From the listing below, return each line that includes "pose".

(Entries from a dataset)
******
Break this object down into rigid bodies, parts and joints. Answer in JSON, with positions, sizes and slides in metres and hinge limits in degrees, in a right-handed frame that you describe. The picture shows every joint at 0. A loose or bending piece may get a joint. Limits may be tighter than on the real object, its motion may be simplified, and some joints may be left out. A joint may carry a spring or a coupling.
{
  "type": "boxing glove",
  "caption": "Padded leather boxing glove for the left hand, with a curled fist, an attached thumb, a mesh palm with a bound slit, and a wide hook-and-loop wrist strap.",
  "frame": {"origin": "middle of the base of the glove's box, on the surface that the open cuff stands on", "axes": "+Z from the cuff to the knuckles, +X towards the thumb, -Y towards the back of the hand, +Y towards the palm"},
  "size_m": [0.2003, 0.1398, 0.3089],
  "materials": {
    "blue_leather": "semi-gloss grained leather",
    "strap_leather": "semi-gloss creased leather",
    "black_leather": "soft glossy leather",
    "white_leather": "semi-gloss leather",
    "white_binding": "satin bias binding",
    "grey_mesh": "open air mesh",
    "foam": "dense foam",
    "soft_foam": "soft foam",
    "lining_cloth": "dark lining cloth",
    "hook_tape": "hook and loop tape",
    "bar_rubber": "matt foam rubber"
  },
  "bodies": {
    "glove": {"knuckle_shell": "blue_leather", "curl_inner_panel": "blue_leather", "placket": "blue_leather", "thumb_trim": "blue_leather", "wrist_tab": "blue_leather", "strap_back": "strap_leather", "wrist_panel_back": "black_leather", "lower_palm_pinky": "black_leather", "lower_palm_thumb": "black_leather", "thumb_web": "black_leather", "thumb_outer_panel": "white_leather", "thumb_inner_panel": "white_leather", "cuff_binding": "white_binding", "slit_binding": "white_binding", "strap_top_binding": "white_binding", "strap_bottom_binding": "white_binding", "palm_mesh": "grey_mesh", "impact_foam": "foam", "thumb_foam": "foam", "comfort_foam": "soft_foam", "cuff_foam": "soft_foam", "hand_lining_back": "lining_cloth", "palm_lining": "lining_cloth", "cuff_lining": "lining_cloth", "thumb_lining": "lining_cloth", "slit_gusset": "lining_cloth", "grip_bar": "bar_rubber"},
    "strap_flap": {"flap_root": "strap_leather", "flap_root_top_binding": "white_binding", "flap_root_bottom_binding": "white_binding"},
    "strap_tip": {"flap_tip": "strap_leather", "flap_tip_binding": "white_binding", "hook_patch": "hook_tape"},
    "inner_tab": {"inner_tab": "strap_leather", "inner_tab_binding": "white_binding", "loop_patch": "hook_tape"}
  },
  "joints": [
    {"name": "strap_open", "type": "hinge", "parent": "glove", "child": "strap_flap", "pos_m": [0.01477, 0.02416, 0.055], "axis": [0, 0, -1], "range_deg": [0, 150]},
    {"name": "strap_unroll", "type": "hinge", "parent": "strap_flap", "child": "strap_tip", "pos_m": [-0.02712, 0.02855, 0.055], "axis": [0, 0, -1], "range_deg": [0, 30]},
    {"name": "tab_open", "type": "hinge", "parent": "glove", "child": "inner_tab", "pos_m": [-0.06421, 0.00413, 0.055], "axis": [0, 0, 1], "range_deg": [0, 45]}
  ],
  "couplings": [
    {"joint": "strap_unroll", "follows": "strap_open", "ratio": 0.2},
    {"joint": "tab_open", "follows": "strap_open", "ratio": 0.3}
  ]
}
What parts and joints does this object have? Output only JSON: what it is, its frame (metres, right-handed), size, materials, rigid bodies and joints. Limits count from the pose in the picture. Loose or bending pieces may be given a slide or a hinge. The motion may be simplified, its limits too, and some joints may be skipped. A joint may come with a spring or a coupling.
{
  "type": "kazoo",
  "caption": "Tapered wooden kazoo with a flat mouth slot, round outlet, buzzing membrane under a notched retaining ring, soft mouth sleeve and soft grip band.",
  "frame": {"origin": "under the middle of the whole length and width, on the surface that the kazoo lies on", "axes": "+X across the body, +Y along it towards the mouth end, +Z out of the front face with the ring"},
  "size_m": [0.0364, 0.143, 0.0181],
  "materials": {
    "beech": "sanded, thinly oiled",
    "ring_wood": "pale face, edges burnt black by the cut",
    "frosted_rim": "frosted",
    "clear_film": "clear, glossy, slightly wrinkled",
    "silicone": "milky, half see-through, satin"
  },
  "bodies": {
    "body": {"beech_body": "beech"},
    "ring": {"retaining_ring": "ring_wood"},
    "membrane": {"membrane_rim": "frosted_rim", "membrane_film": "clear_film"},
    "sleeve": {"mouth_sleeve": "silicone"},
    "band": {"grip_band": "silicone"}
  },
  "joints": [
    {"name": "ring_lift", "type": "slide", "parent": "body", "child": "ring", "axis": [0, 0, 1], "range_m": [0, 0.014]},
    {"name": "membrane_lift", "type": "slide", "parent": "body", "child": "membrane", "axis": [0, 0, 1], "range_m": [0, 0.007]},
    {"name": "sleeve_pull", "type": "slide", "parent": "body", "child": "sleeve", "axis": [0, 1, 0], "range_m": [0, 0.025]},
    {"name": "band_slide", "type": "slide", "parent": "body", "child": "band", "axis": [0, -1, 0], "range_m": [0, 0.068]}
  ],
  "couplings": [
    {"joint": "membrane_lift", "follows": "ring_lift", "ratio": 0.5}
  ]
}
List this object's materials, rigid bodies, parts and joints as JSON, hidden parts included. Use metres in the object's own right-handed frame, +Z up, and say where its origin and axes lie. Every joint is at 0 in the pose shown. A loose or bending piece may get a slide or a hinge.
******
• **Reply**:
What parts and joints does this object have? Output only JSON: what it is, its frame (metres, right-handed), size, materials, rigid bodies and joints. Limits count from the pose in the picture. Loose or bending pieces may be given a slide or a hinge. The motion may be simplified, its limits too, and some joints may be skipped. A joint may come with a spring or a coupling.
List this object's materials, rigid bodies, parts and joints as JSON, hidden parts included. Use metres in the object's own right-handed frame, +Z up, and say where its origin and axes lie. Every joint is at 0 in the pose shown. A loose or bending piece may get a slide or a hinge.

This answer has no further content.